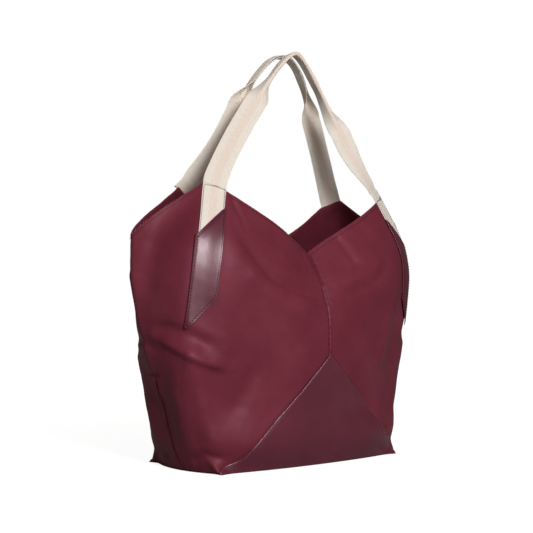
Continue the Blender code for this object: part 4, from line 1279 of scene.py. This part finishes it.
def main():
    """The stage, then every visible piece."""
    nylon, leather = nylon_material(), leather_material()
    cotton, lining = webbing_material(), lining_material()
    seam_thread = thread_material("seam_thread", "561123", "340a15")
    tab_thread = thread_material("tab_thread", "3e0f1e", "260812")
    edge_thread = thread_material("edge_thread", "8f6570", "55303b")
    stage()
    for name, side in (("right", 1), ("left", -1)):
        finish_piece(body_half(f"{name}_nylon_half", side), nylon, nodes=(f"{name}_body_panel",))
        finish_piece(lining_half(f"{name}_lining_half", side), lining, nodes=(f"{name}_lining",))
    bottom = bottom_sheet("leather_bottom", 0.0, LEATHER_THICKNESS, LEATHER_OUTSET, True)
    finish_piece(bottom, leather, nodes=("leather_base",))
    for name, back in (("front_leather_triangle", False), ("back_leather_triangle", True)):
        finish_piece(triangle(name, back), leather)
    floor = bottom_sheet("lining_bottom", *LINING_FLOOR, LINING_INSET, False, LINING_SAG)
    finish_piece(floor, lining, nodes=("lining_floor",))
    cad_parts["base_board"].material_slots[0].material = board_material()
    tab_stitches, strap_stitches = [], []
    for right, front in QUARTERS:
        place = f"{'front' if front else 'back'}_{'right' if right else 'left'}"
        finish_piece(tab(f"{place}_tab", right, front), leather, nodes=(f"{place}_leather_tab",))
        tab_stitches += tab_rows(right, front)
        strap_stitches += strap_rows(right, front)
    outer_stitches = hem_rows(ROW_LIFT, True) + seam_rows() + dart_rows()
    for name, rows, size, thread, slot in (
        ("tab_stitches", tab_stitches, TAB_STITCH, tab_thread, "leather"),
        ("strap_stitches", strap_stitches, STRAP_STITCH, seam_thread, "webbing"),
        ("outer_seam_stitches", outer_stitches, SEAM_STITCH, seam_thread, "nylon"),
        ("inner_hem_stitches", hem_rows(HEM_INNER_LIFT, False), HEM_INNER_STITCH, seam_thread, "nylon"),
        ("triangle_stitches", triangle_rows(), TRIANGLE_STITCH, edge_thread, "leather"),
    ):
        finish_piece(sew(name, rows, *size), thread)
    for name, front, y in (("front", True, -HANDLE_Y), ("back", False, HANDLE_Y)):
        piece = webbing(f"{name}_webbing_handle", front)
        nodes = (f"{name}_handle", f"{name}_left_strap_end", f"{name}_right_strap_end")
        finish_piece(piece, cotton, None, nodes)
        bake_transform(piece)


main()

▶ [OBJECTIVE] Extract all lines as given.

▶ [TASK RESPONSE]
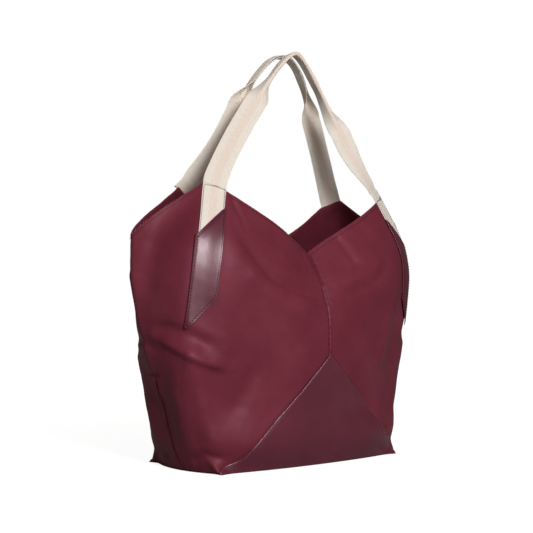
Continue the Blender code for this object: part 4, from line 1279 of scene.py. This part finishes it.
def main():
    """The stage, then every visible piece."""
    nylon, leather = nylon_material(), leather_material()
    cotton, lining = webbing_material(), lining_material()
    seam_thread = thread_material("seam_thread", "561123", "340a15")
    tab_thread = thread_material("tab_thread", "3e0f1e", "260812")
    edge_thread = thread_material("edge_thread", "8f6570", "55303b")
    stage()
    for name, side in (("right", 1), ("left", -1)):
        finish_piece(body_half(f"{name}_nylon_half", side), nylon, nodes=(f"{name}_body_panel",))
        finish_piece(lining_half(f"{name}_lining_half", side), lining, nodes=(f"{name}_lining",))
    bottom = bottom_sheet("leather_bottom", 0.0, LEATHER_THICKNESS, LEATHER_OUTSET, True)
    finish_piece(bottom, leather, nodes=("leather_base",))
    for name, back in (("front_leather_triangle", False), ("back_leather_triangle", True)):
        finish_piece(triangle(name, back), leather)
    floor = bottom_sheet("lining_bottom", *LINING_FLOOR, LINING_INSET, False, LINING_SAG)
    finish_piece(floor, lining, nodes=("lining_floor",))
    cad_parts["base_board"].material_slots[0].material = board_material()
    tab_stitches, strap_stitches = [], []
    for right, front in QUARTERS:
        place = f"{'front' if front else 'back'}_{'right' if right else 'left'}"
        finish_piece(tab(f"{place}_tab", right, front), leather, nodes=(f"{place}_leather_tab",))
        tab_stitches += tab_rows(right, front)
        strap_stitches += strap_rows(right, front)
    outer_stitches = hem_rows(ROW_LIFT, True) + seam_rows() + dart_rows()
    for name, rows, size, thread, slot in (
        ("tab_stitches", tab_stitches, TAB_STITCH, tab_thread, "leather"),
        ("strap_stitches", strap_stitches, STRAP_STITCH, seam_thread, "webbing"),
        ("outer_seam_stitches", outer_stitches, SEAM_STITCH, seam_thread, "nylon"),
        ("inner_hem_stitches", hem_rows(HEM_INNER_LIFT, False), HEM_INNER_STITCH, seam_thread, "nylon"),
        ("triangle_stitches", triangle_rows(), TRIANGLE_STITCH, edge_thread, "leather"),
    ):
        finish_piece(sew(name, rows, *size), thread)
    for name, front, y in (("front", True, -HANDLE_Y), ("back", False, HANDLE_Y)):
        piece = webbing(f"{name}_webbing_handle", front)
        nodes = (f"{name}_handle", f"{name}_left_strap_end", f"{name}_right_strap_end")
        finish_piece(piece, cotton, None, nodes)
        bake_transform(piece)


main()